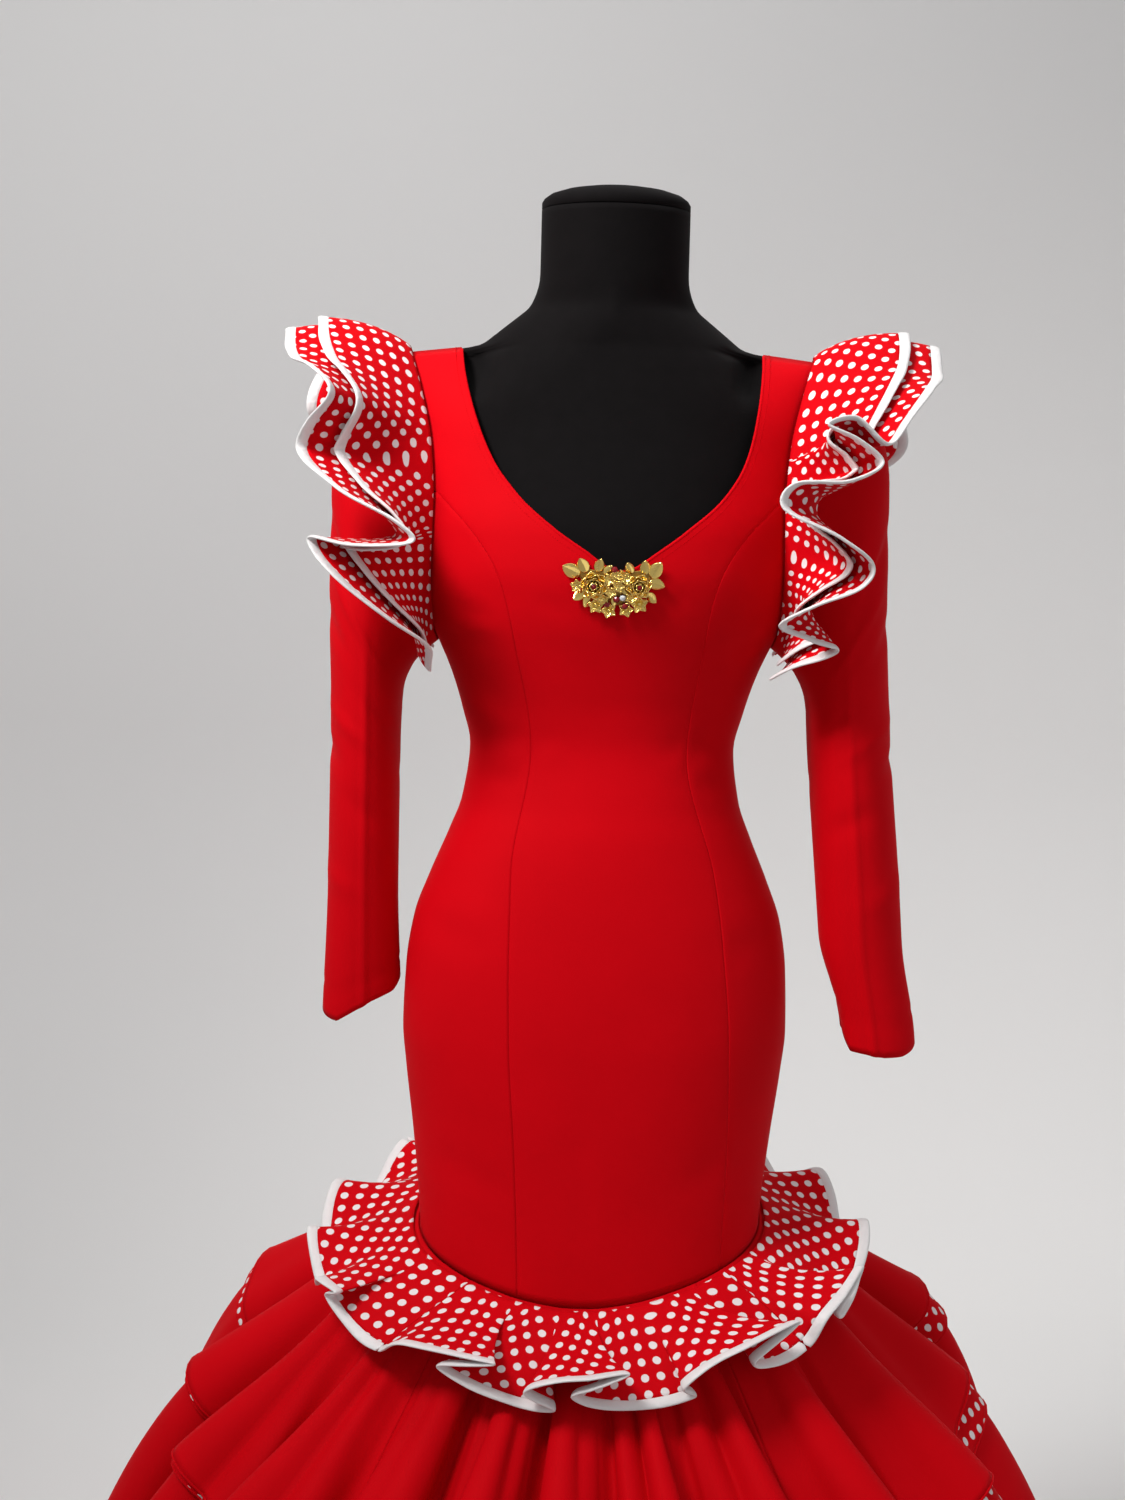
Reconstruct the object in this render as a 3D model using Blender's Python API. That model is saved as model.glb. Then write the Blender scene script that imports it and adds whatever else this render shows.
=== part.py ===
"""A flamenco dress on a limbless dress form.

Metres, +Z up. The origin is on the floor at the centre of the stand's base, -Y is the
dress's front and +X is its wearer's left. Each cut piece of cloth is a thin wall: a grid
of points on its outer side, and the same grid moved in by the cloth's thickness.
"""

import bmesh
import bpy
import numpy as np

for left_over in list(bpy.data.objects):
    bpy.data.objects.remove(left_over)

# ---------------------------------------------------------------- driving dimensions

GAP = 0.0003                # between two pieces at a seam
PANEL_CLOTH = 0.0015        # thickness of the dress's panels and sleeves
FLOUNCE_CLOTH = 0.0012      # thickness of the flounces, tiers and skirt
BINDING_CLOTH = 0.0030      # thickness of the folded bias binding
BINDING_WIDTH = 0.0105
ROUNDNESS = 2.2             # exponent of the body's section: 2 is an ellipse

SHOULDER_Z = 1.421          # dress's shoulder seam, at the neckline end
SHOULDER_FALL = 0.12        # drop of that seam for each metre outwards
SHOULDER_ROUND = 0.085      # height over which the body rounds over the shoulder
BEND_Z = 1.3386             # rows above this one follow the shoulder seam's slope
STRAP_X = 0.1374            # neckline end of the shoulder seam

# Body sections under the cloth's outer side: height, half width, depth in front and behind.
BODY = np.array([
    # z      half   front  back
    (0.560, 0.1555, 0.108, 0.108),
    (0.638, 0.1596, 0.109, 0.110),
    (0.700, 0.1660, 0.111, 0.115),
    (0.765, 0.1743, 0.114, 0.122),
    (0.800, 0.1776, 0.115, 0.127),
    (0.857, 0.1757, 0.114, 0.131),
    (0.901, 0.1693, 0.112, 0.128),
    (0.940, 0.1555, 0.109, 0.120),
    (0.981, 0.1385, 0.104, 0.108),
    (1.012, 0.1274, 0.098, 0.098),
    (1.060, 0.1214, 0.092, 0.089),
    (1.092, 0.1288, 0.096, 0.088),
    (1.123, 0.1385, 0.104, 0.090),
    (1.154, 0.1520, 0.114, 0.093),
    (1.165, 0.1580, 0.118, 0.094),
    (1.190, 0.1670, 0.125, 0.096),
    (1.221, 0.1735, 0.130, 0.098),
    (1.250, 0.1775, 0.128, 0.100),
    (1.300, 0.1830, 0.113, 0.101),
    (1.340, 0.1870, 0.099, 0.098),
    (1.380, 0.1920, 0.088, 0.090),
    (1.421, 0.1960, 0.078, 0.082),
])

UNDERARM = 1.154            # lowest point of the armhole
ARM_SEAM = UNDERARM + 0.0001

# Heights of the rows of points on the panels, above the U-shaped hip seam.
LOW_LEVELS = [0.700, 0.800, 0.855, 0.905, 0.955, 1.005, 1.060, 1.110]
ARM_LEVELS = [UNDERARM, 1.1642, 1.1931, 1.2208, 1.250, 1.2875, 1.3386, 1.364, 1.3875, 1.408, 1.421]
LEVELS = LOW_LEVELS + ARM_LEVELS
HIP_ROW = 0.600             # level of the lowest row before it is bent onto the hip seam
NECK_LEVEL = 1.2208         # lowest point of the front neckline
BACK_NECK_LEVEL = 1.2875    # lowest point of the back neckline
PRINCESS_TOP = 1.2875       # where the princess seams run into the armhole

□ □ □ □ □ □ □

- [OBJECTIVE]: Go through the preceding material and copy each line that has the word "this".

- [RESPONSE]:
Reconstruct the object in this render as a 3D model using Blender's Python API. That model is saved as model.glb. Then write the Blender scene script that imports it and adds whatever else this render shows.
BEND_Z = 1.3386             # rows above this one follow the shoulder seam's slope